All rules are eventually wrapped as rule sets to unify configuration, resulting in a rule‑set based engine that stores configuration in JSON and executes actions based on rule outcomes.

{
  "states": [
    {
      "name": "WHITE_LIST",
      "actions": [
        {
          "conditions": [{"ruleSetId": 1, "operator": "EQ", "value": true}],
          "type": "ACCEPT",
          "data": {"credits": 1000}
        },
        {"conditions": [], "type": "CONTINUE", "next": "STUDENT_REJECT"}
      ]
    },
    {
      "name": "STUDENT_REJECT",
      "actions": [
        {
          "conditions": [{"ruleSetId": 2, "operator": "EQ", "value": true}],
          "type": "REJECT",
          "data": {"credits": 0}
        },
        {"conditions": [], "type": "CONTINUE", "next": "MODEL_SCORE"}
      ]
    },
    {
      "name": "MODEL_SCORE",
      "actions": [
        {
          "conditions": [
            {"ruleSetId": 3, "operator": "GE", "value": 0},
            {"ruleSetId": 3, "operator": "LE", "value": 0.2},
            {"ruleSetId": 4, "operator": "GE", "value": 0},
            {"ruleSetId": 4, "operator": "LT", "value": 0.5}
          ],
          "type": "ACCEPT",
          "data": {"credits": 3000}
        },
        {"conditions": [], "type": "REJECT", "data": {"credits": 0}}
      ]
    }
  ]
}

While this approach works for early stages, it suffers from configuration explosion, long release cycles, and difficulty in visualizing rule semantics.

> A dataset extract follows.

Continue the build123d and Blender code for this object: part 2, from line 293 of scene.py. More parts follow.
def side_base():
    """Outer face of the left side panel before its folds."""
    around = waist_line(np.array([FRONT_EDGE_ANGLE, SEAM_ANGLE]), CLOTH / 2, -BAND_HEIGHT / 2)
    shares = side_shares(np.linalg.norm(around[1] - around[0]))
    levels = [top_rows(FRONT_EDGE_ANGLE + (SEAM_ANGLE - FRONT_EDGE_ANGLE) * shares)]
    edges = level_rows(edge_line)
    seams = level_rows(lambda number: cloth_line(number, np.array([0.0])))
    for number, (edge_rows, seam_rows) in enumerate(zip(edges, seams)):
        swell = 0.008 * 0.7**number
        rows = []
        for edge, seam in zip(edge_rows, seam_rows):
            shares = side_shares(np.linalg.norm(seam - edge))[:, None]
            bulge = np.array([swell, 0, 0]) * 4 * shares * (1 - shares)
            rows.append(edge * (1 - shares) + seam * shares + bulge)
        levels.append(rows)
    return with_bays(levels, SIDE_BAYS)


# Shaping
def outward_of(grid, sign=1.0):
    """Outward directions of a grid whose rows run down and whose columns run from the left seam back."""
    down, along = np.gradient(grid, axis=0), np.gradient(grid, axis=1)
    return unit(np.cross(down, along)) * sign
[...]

Second Generation: Drools Configuration

To address JSON verbosity, Drools scripts are introduced, allowing richer expressions, arithmetic operations, and better readability. An example Drools rule extracts model scores from a Data object and decides credit limits based on score ranges.

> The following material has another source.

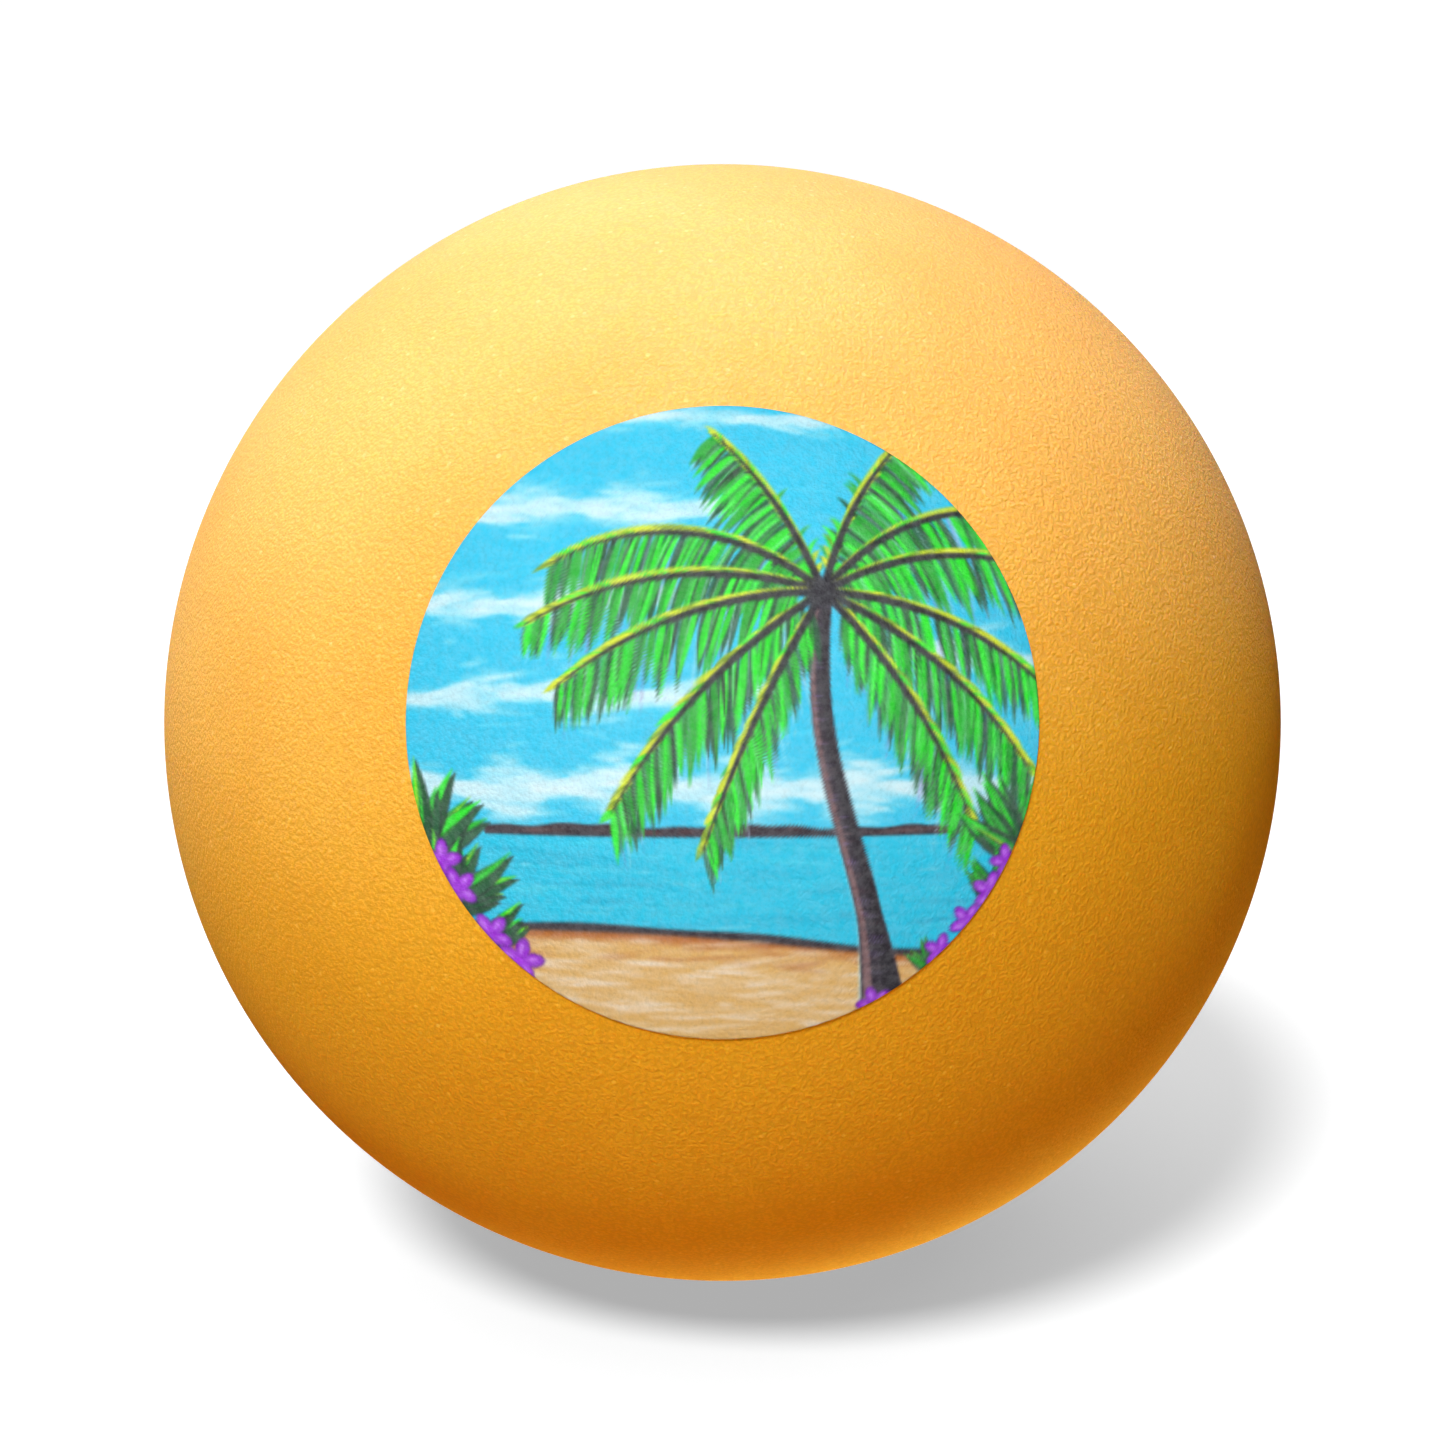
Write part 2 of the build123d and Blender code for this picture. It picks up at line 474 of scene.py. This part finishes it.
def streaks(count, low, high, tones, length, width, opacity, left=-PRINT_RADIUS):
    """Level brush streaks scattered over a band, from left to the print's right edge."""
    for _ in range(count):
        start = (draw.uniform(left - 1, PRINT_RADIUS), draw.uniform(low, high))
        path = curve(start, draw.uniform(-4, 4), draw.uniform(*length), draw.uniform(-5, 5), 4)
        stroke(path, draw.uniform(*width), draw.choice(tones), draw.uniform(*opacity), *STREAK_BRUSH)


# Sky
HORIZON = -3.15
canvas[:] = SKY
streaks(260, HORIZON, PRINT_RADIUS, [SKY_LIGHT, vary(SKY), (52, 202, 234)], (1.5, 5.0), (0.08, 0.35),
        (0.10, 0.35))


def cloud(left, right, middle, tall, count):
    """Long wisp of cloud, thinning to both ends and torn into streaks above and below."""
    for _ in range(count):
        t = draw.random()
        u = left + (right - left) * t
        swell = math.sin(math.pi * min(max(t, 0.02), 0.98)) ** 0.5
        swell *= 0.55 + 0.45 * math.sin(u * 1.9 + middle * 3)
        lean = 0.12 * math.sin(u * 0.9 + middle)
        v = middle + lean + tall * swell * draw.gauss(0.0, 0.34)
        path = curve((u - 0.5, v), draw.uniform(-10, 10), draw.uniform(0.3, 1.5), draw.uniform(-16, 16), 4)
        tone = CLOUD if draw.random() < 0.55 else CLOUD_SHADE
        stroke(path, draw.uniform(0.03, 0.24), tone, draw.uniform(0.08, 0.40), *CLOUD_BRUSH)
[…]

import com.yqg.risk.core.drools.Data;
import java.lang.Math;

rule "ModelRule"
when
    d: Data();
then
    double modelScoreA = d.scoreRuleSet.get(3);
    double modelScoreB = d.scoreRuleSet.get(4);
    if (modelScoreA >= 0 && modelScoreA < 0.2 && modelScoreB >= 0 && modelScoreB < 0.5) {
        d.decision = "ACCEPT";
        d.credit = 10000;
    } else if (modelScoreA >= 0.2 && modelScoreA < 0.5 && modelScoreB >= 0 && modelScoreB < 0.5) {
        d.decision = "ACCEPT";
        d.credit = 8000;
    } else if (modelScoreA >= 0.5 && modelScoreA < 0.75 && modelScoreB >= 0 && modelScoreB < 0.5) {
        d.decision = "ACCEPT";
        d.credit = 6000;
    } else if (modelScoreA >= 0 && modelScoreA < 0.2 && modelScoreB >= 0.5 && modelScoreB <= 1) {
        d.decision = "ACCEPT";
        d.credit = 5500;
    } else if (modelScoreA >= 0.2 && modelScoreA < 0.5 && modelScoreB >= 0.5 && modelScoreB <= 1) {
        d.decision = "ACCEPT";
        d.credit = 3000;
    } else {
        d.decision = "REJECT";
        d.credit = 0;
    }
end

Drools improves readability and flexibility but still requires strategy staff to write code, which raises the entry barrier.

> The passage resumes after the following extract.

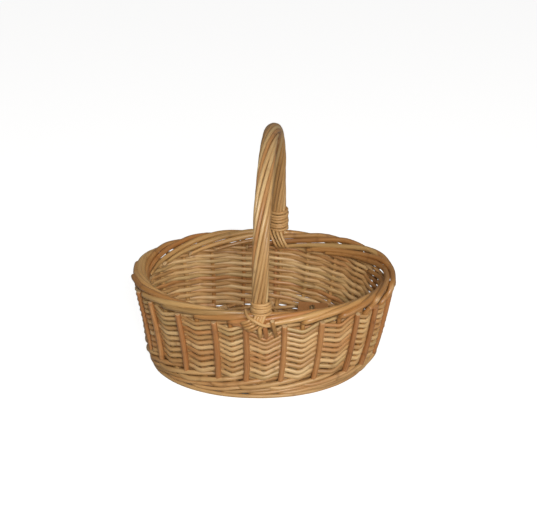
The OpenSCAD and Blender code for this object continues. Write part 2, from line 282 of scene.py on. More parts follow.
    def build(self, name, node, mat):
        me = bpy.data.meshes.new(name)
        v = np.vstack(self.v) * MM
        me.from_pydata(v.tolist(), [], self.f)
        for an, kind, data, w in (("straight", "FLOAT_VECTOR", self.st, 3), ("rod", "FLOAT_COLOR", self.rod, 4)):
            at_ = me.attributes.new(an, kind, "POINT")
            d = np.vstack(data).astype(np.float32).reshape(-1)
            at_.data.foreach_set("vector" if w == 3 else "color", d)
        me.polygons.foreach_set("use_smooth", [True] * len(me.polygons))
        me.update()
        ob = bpy.data.objects.new(name, me)
        bpy.context.scene.collection.objects.link(ob)
        me.materials.append(mat)
        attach(ob, "root")
        if node:
            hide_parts(*([node] if isinstance(node, str) else node))
        return ob


# ---------------------------------------------------------------- materials
def lin(c):
    return tuple(x / 12.92 if x <= 0.04045 else ((x + 0.055) / 1.055) ** 2.4 for x in c)


def rgb(*c):
    return lin([x / 255.0 for x in c]) + (1.0,)


class Nodes:
    def __init__(self, name):
        self.m = bpy.data.materials.new(name)
        self.m.use_nodes = True
        self.t = self.m.node_tree
        self.t.nodes.clear()
        self.out = self.t.nodes.new("ShaderNodeOutputMaterial")

    def new(self, kind, **kw):
        n = self.t.nodes.new(kind)
        for k, v in kw.items():
            setattr(n, k, v)
        return n

    def link(self, a, b):
        self.t.links.new(a, b)

    def math(self, op, a, b=None, clamp=False):
        n = self.new("ShaderNodeMath", operation=op, use_clamp=clamp)
        for i, x in enumerate((a, b)):
            if x is None:
                continue
            if isinstance(x, (int, float)):
                n.inputs[i].default_value = x
            else:
                self.link(x, n.inputs[i])
        return n.outputs[0]

    def mix(self, fac, a, b, mode="MIX"):
        n = self.new("ShaderNodeMix", data_type="RGBA", blend_type=mode, clamp_factor=True)
        for i, x in ((0, fac), (6, a), (7, b)):
            if isinstance(x, (int, float)):
                n.inputs[i].default_value = x
            elif isinstance(x, tuple):
                n.inputs[i].default_value = x
            else:
                self.link(x, n.inputs[i])
        return n.outputs[2]

    def noise(self, vec, scale, detail=3.0, rough=0.55, dist=0.0):
        mp = self.new("ShaderNodeMapping")
        mp.inputs["Scale"].default_value = scale
        self.link(vec, mp.inputs["Vector"])
        n = self.new("ShaderNodeTexNoise")
        n.inputs["Scale"].default_value = 1.0
        n.inputs["Detail"].default_value = detail
        n.inputs["Roughness"].default_value = rough
        n.inputs["Distortion"].default_value = dist
        self.link(mp.outputs[0], n.inputs["Vector"])
        return n.outputs[0]

    def ramp(self, fac, stops, interp="LINEAR"):
        n = self.new("ShaderNodeValToRGB")
        n.color_ramp.interpolation = interp
        e = n.color_ramp.elements
        while len(e) < len(stops):
            e.new(0.5)
        for x, (p, c) in zip(e, stops):
            x.position = p
            x.color = c if len(c) == 4 else tuple(c) + (1.0,)
        self.link(fac, n.inputs[0])
        return n.outputs[0]

    def maprange(self, x, a, b, c, d):
        n = self.new("ShaderNodeMapRange")
        for i, v in ((1, a), (2, b), (3, c), (4, d)):
            n.inputs[i].default_value = v
        self.link(x, n.inputs[0])
        return n.outputs[0]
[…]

Third Generation: Self‑Developed Risk Engine

With rapid business growth, a hybrid rule‑set/Drools solution becomes insufficient. The new engine is micro‑service based, supports Boolean, Double, and additional output types, offers UI‑driven configuration, and unifies rule, rule‑set, decision table, scorecard, model, function, and decision‑flow components.

Variable Definition

Variables are either global (modifiable) or feature (read‑only after initialization). Types include integer, decimal, string, and boolean.

Component Classification

Seven component types are provided: rule, rule‑set, decision table, scorecard, model, function, and decision‑flow. Rules are simple expressions (IValue op IValue). Rule‑sets group rules with execution strategies. Decision tables support one‑dimensional and two‑dimensional mappings. Scorecards perform binning and weighted scoring. Models call external model services. Functions allow custom Groovy scripts with a _main entry point.

int _main(int products) {
    for (int p : [8388608, 268435456]) {
        if ((products & p) != 0) {
            products = products - p;
        }
    }
    if (products == 0) {
        return 8;
    }
    return products;
}

Decision‑Flow Execution

Decision‑flow nodes include start, component, branch, assignment, and end nodes. Nodes can be marked as interrupt or dry‑run, influencing subsequent execution. The engine interacts with a feature engine to fetch real‑time features and with model services for scores.

Trace states (INIT, RUN_WAITING, RUNNING, SUCCEED, FAILED, BLOCKED, EXCEPTION, CANCELED) track execution progress. The engine batches trace retrieval, executes components, and updates trace status.

System Issues and Solutions

Redundant component execution caused unnecessary resource consumption; the team introduced automatic flow simplification to prune unused components. Configuration anomalies (missing inputs, null features) led to execution failures; extensive pre‑testing and an “empty‑run” (dry‑run) mechanism were added. Empty‑run creates a shadow version of a decision flow, runs a limited number of traces before the version goes live, ensuring stability without affecting production.

Conclusion

The three‑generation evolution reflects business scaling: simple rule‑sets for early stages, Drools for intermediate complexity, and a self‑developed micro‑service engine for mature, high‑throughput risk decisioning. Continuous improvement aims to make the decision engine smarter, more efficient, and tightly aligned with business needs.